I’m feeling … I don’t know the word for it. But somehow this year already feels a bit like it’s out of control and it’s only mid February. The Omicron Wave has messed up my head a bit. Like for 2 years here in Qld we fought so hard to keep case numbers low and deaths to a minimum. We weren’t popular at times, but we were relatively safe and leading our lives to the best we could. Each death was a tragedy no matter how old or young, the person’s state of health, disabled or not. And then December last year, just as we were opening our borders the Omicron variant arrived in Australia. I thought, ok, we’ll have borders open for Christmas/New Year and then shut them again temporarily, have our snap lockdowns, and get it back under control. But no. Borders remained open, no real restrictions, no attempt at slowing the spread. Case numbers rose dramatically and we were told to expect to catch Covid at some point. But it’s for the good of the economy and getting back to normal life. Unless of course you catch Covid and die, or suffer from Long Covid in which case … well … what? How many people have we “lost” because now apparently we loose them, instead of acknowledging their death. How many families have been heartbroken needlessly. I don’t think we would have had so many deaths if we’d approached this more cautiously.

I find it incredibly disturbing that we are being asked to accept these high numbers of cases and deaths and say “it’s good”, “it’s what needs to happen”. I can’t do it. So I’m not listening to the pressers any more. I can’t. I can’t listen to “the numbers are blah, blah, but this is what we expected, we are on track”.

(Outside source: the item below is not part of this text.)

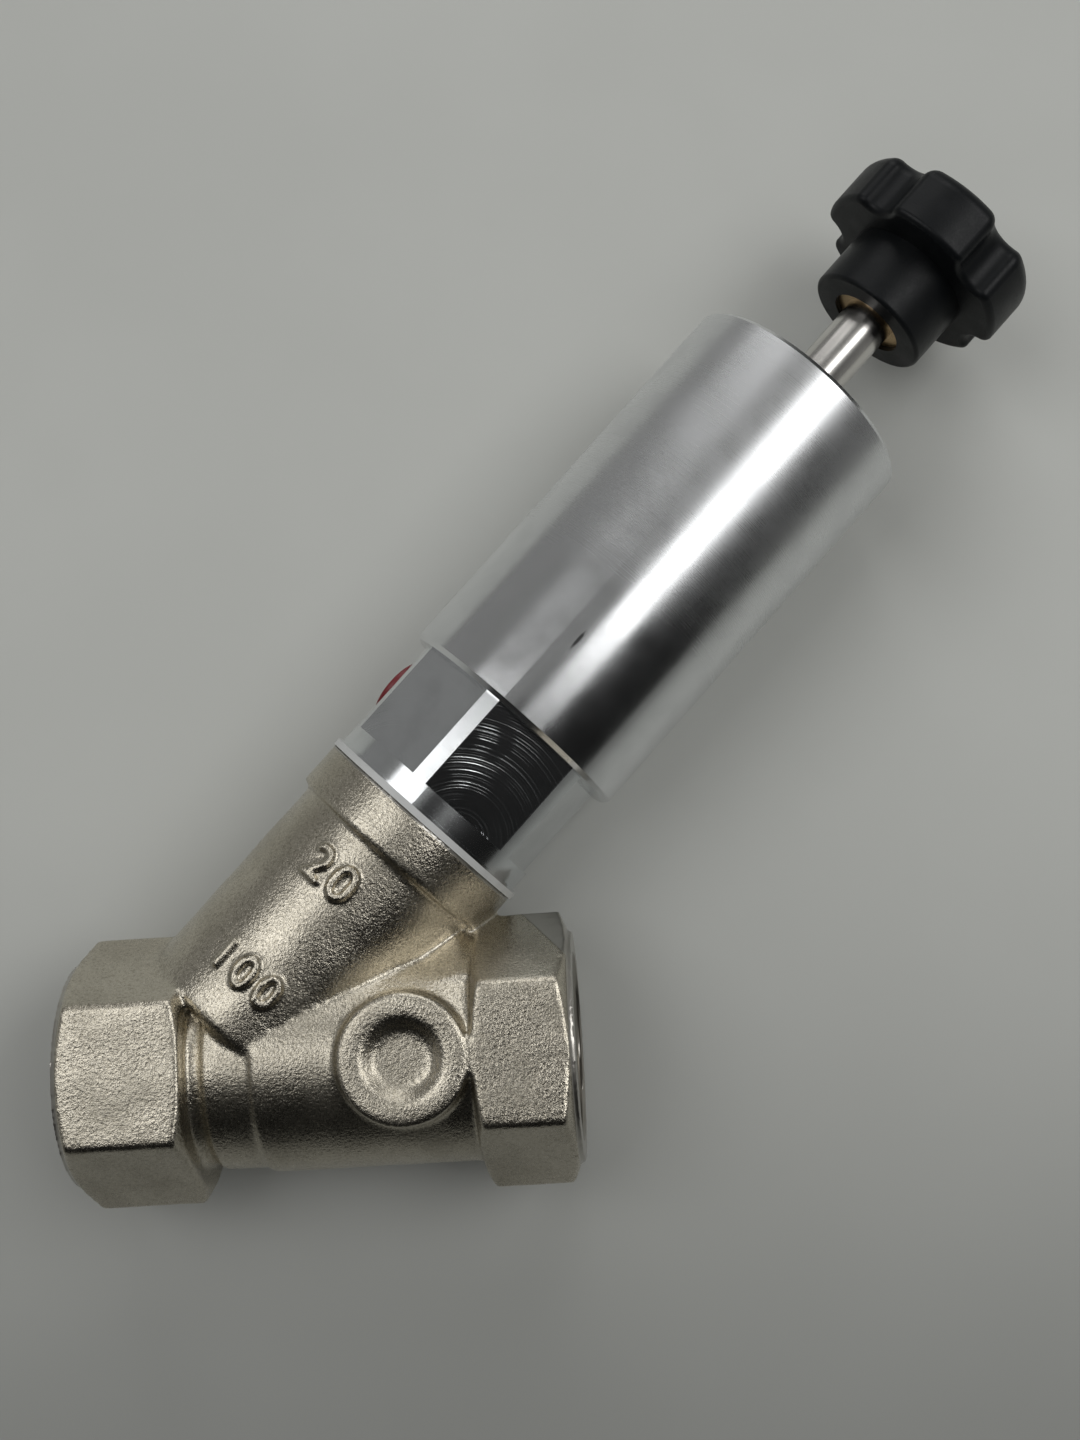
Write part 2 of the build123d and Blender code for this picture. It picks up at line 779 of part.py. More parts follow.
with BuildPart() as spindle:
    revolve(
        section(
            (0, button_bottom),
            (button_diameter / 2, button_bottom),
            (button_diameter / 2, button_top),
            (rod_radius, button_top),
            (rod_radius, insert_bottom),
            (rod_tip_diameter / 2, insert_bottom),
            (rod_tip_diameter / 2, rod_tip_top),
            (0, rod_tip_top),
        ),
        axis=stem_axis,
    )
    with BuildSketch(pin_plane):
        Circle(collar_pin_diameter / 2 + thread_fit)
    extrude(amount=rod_diameter, both=True, mode=Mode.SUBTRACT)
spindle.part.label = "spindle"
export_step(spindle.part, "parts/spindle.step")

with BuildPart() as stop_collar:
    revolve(
        ring_section(
            rod_radius + thread_fit, stop_collar_diameter / 2, stop_collar_bottom, stop_collar_top
        ),
        axis=stem_axis,
    )
    chamfer(stop_collar.edges().filter_by(GeomType.CIRCLE).group_by(SortBy.RADIUS)[-1], length=0.6)
    with BuildSketch(pin_plane):
        Circle(collar_pin_diameter / 2 + thread_fit)
    extrude(amount=stop_collar_diameter, both=True, mode=Mode.SUBTRACT)
stop_collar.part.label = "stop_collar"
export_step(stop_collar.part, "parts/stop_collar.step")

with BuildPart() as collar_pin:
    with BuildSketch(pin_plane):
        Circle(collar_pin_diameter / 2)
    extrude(amount=stop_collar_diameter / 2 - 0.3, both=True)
collar_pin.part.label = "collar_pin"
export_step(collar_pin.part, "parts/collar_pin.step")

# ---------------------------------------------------------------- disc and what it carries
disc_radius = branch_bore / 2 - disc_bore_gap
seal_radius = disc_radius - disc_rim_width
socket_radius = button_diameter / 2 + socket_clearance
ring_groove_radius = socket_radius + retaining_ring_depth
stud_radius = disc_stud_diameter / 2

with BuildPart() as disc:
    revolve(
        section(
            (0, disc_stud_bottom),
            (stud_radius, disc_stud_bottom),
            (stud_radius, seat_station),
            (disc_boss_diameter / 2, seat_station),
            (disc_boss_diameter / 2, seal_top),
            (seal_radius, seal_top),
            (seal_radius, seal_top - seal_grip),
            (disc_radius, seal_top - seal_grip),
            (disc_radius, disc_plate_top),
            (disc_hub_diameter / 2, disc_plate_top),
            (disc_hub_diameter / 2, disc_hub_top),
            (socket_radius, disc_hub_top),
            (socket_radius, retaining_ring_top),
            (ring_groove_radius, retaining_ring_top),
            (ring_groove_radius, retaining_ring_bottom),
            (socket_radius, retaining_ring_bottom),
            (socket_radius, socket_floor),
            (0, socket_floor),
        ),
        axis=stem_axis,
    )
disc.part.label = "disc"
export_step(disc.part, "parts/disc.step")

with BuildPart() as disc_seal:
    revolve(
        ring_section(disc_boss_diameter / 2 + thread_fit, seal_radius - thread_fit, seat_station, seal_top),
        axis=stem_axis,
    )
disc_seal.part.label = "disc_seal"
export_step(disc_seal.part, "parts/disc_seal.step")

with BuildPart() as clamp_washer:
    revolve(
        ring_section(
            stud_radius + thread_fit, clamp_washer_diameter / 2, clamp_washer_bottom, seat_station
        ),
        axis=stem_axis,
    )
clamp_washer.part.label = "clamp_washer"
export_step(clamp_washer.part, "parts/clamp_washer.step")

with BuildPart() as disc_nut:
    with BuildSketch(stem_plane.offset(disc_nut_bottom)):
        RegularPolygon(disc_nut_across_flats / 2, 6, major_radius=False)
        Circle(stud_radius + thread_fit, mode=Mode.SUBTRACT)
    extrude(amount=disc_nut_height)
disc_nut.part.label = "disc_nut"
export_step(disc_nut.part, "parts/disc_nut.step")

with BuildPart() as thrust_washer:
    revolve(ring_section(0.8, socket_radius - thread_fit, socket_floor, button_bottom), axis=stem_axis)
thrust_washer.part.label = "thrust_washer"
export_step(thrust_washer.part, "parts/thrust_washer.step")

with BuildPart() as disc_retaining_ring:
    revolve(
        ring_section(
            rod_radius + socket_clearance,
            ring_groove_radius - thread_fit,
            retaining_ring_bottom,
            retaining_ring_top,
        ),
        axis=stem_axis,
        revolution_arc=360 - snap_ring_gap_angle,
    )
disc_retaining_ring.part.label = "disc_retaining_ring"
export_step(disc_retaining_ring.part, "parts/disc_retaining_ring.step")

# ---------------------------------------------------------------- star knob and its insert
knob_radius = knob_diameter / 2
groove_centre = knob_radius - knob_groove_depth + knob_groove_radius

with BuildPart() as star_knob:
    with BuildSketch(stem_plane.offset(knob_head_bottom)) as star:
        Circle(knob_radius)
        with PolarLocations(groove_centre, knob_lobes, start_angle=knob_turned + 180 / knob_lobes):
            Circle(knob_groove_radius, mode=Mode.SUBTRACT)
        fillet(star.vertices(), radius=knob_groove_blend)
    extrude(amount=knob_head_height)
    rims = star_knob.edges().filter_by(stem_plane).group_by(stem_axis)
    fillet(rims[-1], radius=knob_top_edge)
    rims = star_knob.edges().filter_by(stem_plane).group_by(stem_axis)
    fillet(rims[0], radius=knob_bottom_edge)
    with BuildSketch(stem_plane.offset(knob_bottom)):
        Circle(knob_hub_diameter / 2)
    extrude(amount=knob_hub_height + knob_head_height / 2)
    fillet(star_knob.edges().group_by(stem_axis)[0], radius=knob_hub_edge)
    revolve(
        ring_section(0, insert_diameter / 2, knob_bottom, insert_top), axis=stem_axis, mode=Mode.SUBTRACT
    )
star_knob.part.label = "star_knob"
export_step(star_knob.part, "parts/star_knob.step")

with BuildPart() as knob_insert:
    revolve(
        ring_section(
            rod_tip_diameter / 2 + thread_fit, insert_diameter / 2 - thread_fit, insert_bottom, insert_top
        ),
        axis=stem_axis,
    )
knob_insert.part.label = "knob_insert"
export_step(knob_insert.part, "parts/knob_insert.step")

print(f"body length {body_length:.1f}, neck top {neck_top:.2f}, sleeve {sleeve_bottom:.2f} to {sleeve_top:.2f}")
print(f"knob from {knob_bottom:.2f} to {knob_top:.2f}, gland top {gland_top:.2f}, port at {port_station:.2f}")
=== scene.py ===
"""Dresses the angle seat valve: its cast body, threads and raised numerals, and every piece's finish.

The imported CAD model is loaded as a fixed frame. Every piece made here is in metres, in the same
frame as the CAD, and rides on one of its bodies.
"""

from __future__ import annotations

import json
import logging
import math
from collections.abc import Sequence
from dataclasses import dataclass, field
from enum import Enum
from functools import partial, reduce

import bmesh
import bpy
import numpy as np
from mathutils import Matrix, Vector

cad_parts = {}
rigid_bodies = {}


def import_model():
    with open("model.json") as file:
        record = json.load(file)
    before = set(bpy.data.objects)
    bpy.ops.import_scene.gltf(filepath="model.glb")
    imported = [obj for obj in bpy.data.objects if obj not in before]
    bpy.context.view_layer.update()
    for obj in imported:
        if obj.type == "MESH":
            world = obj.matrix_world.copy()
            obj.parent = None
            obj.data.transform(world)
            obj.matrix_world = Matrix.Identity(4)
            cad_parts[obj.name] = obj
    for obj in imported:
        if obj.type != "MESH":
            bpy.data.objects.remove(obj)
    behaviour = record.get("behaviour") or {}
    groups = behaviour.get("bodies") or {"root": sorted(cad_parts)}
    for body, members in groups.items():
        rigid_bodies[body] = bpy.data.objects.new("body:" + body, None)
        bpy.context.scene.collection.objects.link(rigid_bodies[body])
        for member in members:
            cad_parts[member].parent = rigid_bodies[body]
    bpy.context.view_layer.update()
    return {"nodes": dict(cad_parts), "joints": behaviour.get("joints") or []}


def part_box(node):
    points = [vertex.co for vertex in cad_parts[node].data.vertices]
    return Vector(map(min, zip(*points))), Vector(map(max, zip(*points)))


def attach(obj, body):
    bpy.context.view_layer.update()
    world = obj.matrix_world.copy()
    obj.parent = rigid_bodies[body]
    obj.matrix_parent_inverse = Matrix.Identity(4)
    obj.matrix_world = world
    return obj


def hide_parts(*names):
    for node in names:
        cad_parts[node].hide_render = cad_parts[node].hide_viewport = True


LOG = logging.getLogger("angle_seat_valve")
MM = 0.001
SEED = 7
RISE = (0.0, 1.0)
FALL = (1.0, 0.0)
MID_NOISE = (0.3, 0.7)  # the range that most of a noise lies in

Triple = tuple[float, float, float]
Colour = Triple
Socket = bpy.types.NodeSocket
Value = Socket | float
Feeds = dict[str | int, object]


class Way(Enum):
    """The line that a turned surface was turned about."""

    PIPE = "pipe"
    STEM = "stem"


class Mouth(Enum):
    """The two threaded ends of the run."""

    INLET = "inlet"
    OUTLET = "outlet"


@dataclass(frozen=True)
class StemLine:
    """The stem's own axes, from the point where its line crosses the pipe's."""

    crossing: Triple
    along: Triple

    @classmethod
    def of_frame(cls, joints: list[dict]) -> StemLine:
        """Reads the stem's line from the hinge of the knob.

        Args:
            joints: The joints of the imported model.

        Returns:
            The line that the spindle turns about.
        """
        hinge = next(joint for joint in joints if joint["type"] == "hinge")
        return cls(tuple(hinge["pos_m"]), tuple(Vector(hinge["axis"]).normalized()))

    def basis(self) -> Matrix:
        """Gives the rows up, across and along, which turn a point into the stem's axes.

        Returns:
            A 3 by 3 rotation.
        """
        along = Vector(self.along)
        up = Vector((0.0, 0.0, 1.0))
        return Matrix((up, along.cross(up), along))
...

Of course I do understand that we need to return to some kind of normal. But how different would it have been if we didn’t open a flood gate? If we allowed people time to get their vaccines and boosters before letting Omicron rip through the communities. Time for people to prepare *before* rather than putting “Covid preparedness kits” together afterwards.

I’m not sure how to deal with all the Covid stuff but hopefully letting it out here will help. I’ll talk to my psychologist about it too. And then on top of that there’s the normal life admin of running a house with 4 kids that are all at different important stages. I have a feeling this isn’t going to be the slower year I was hoping for!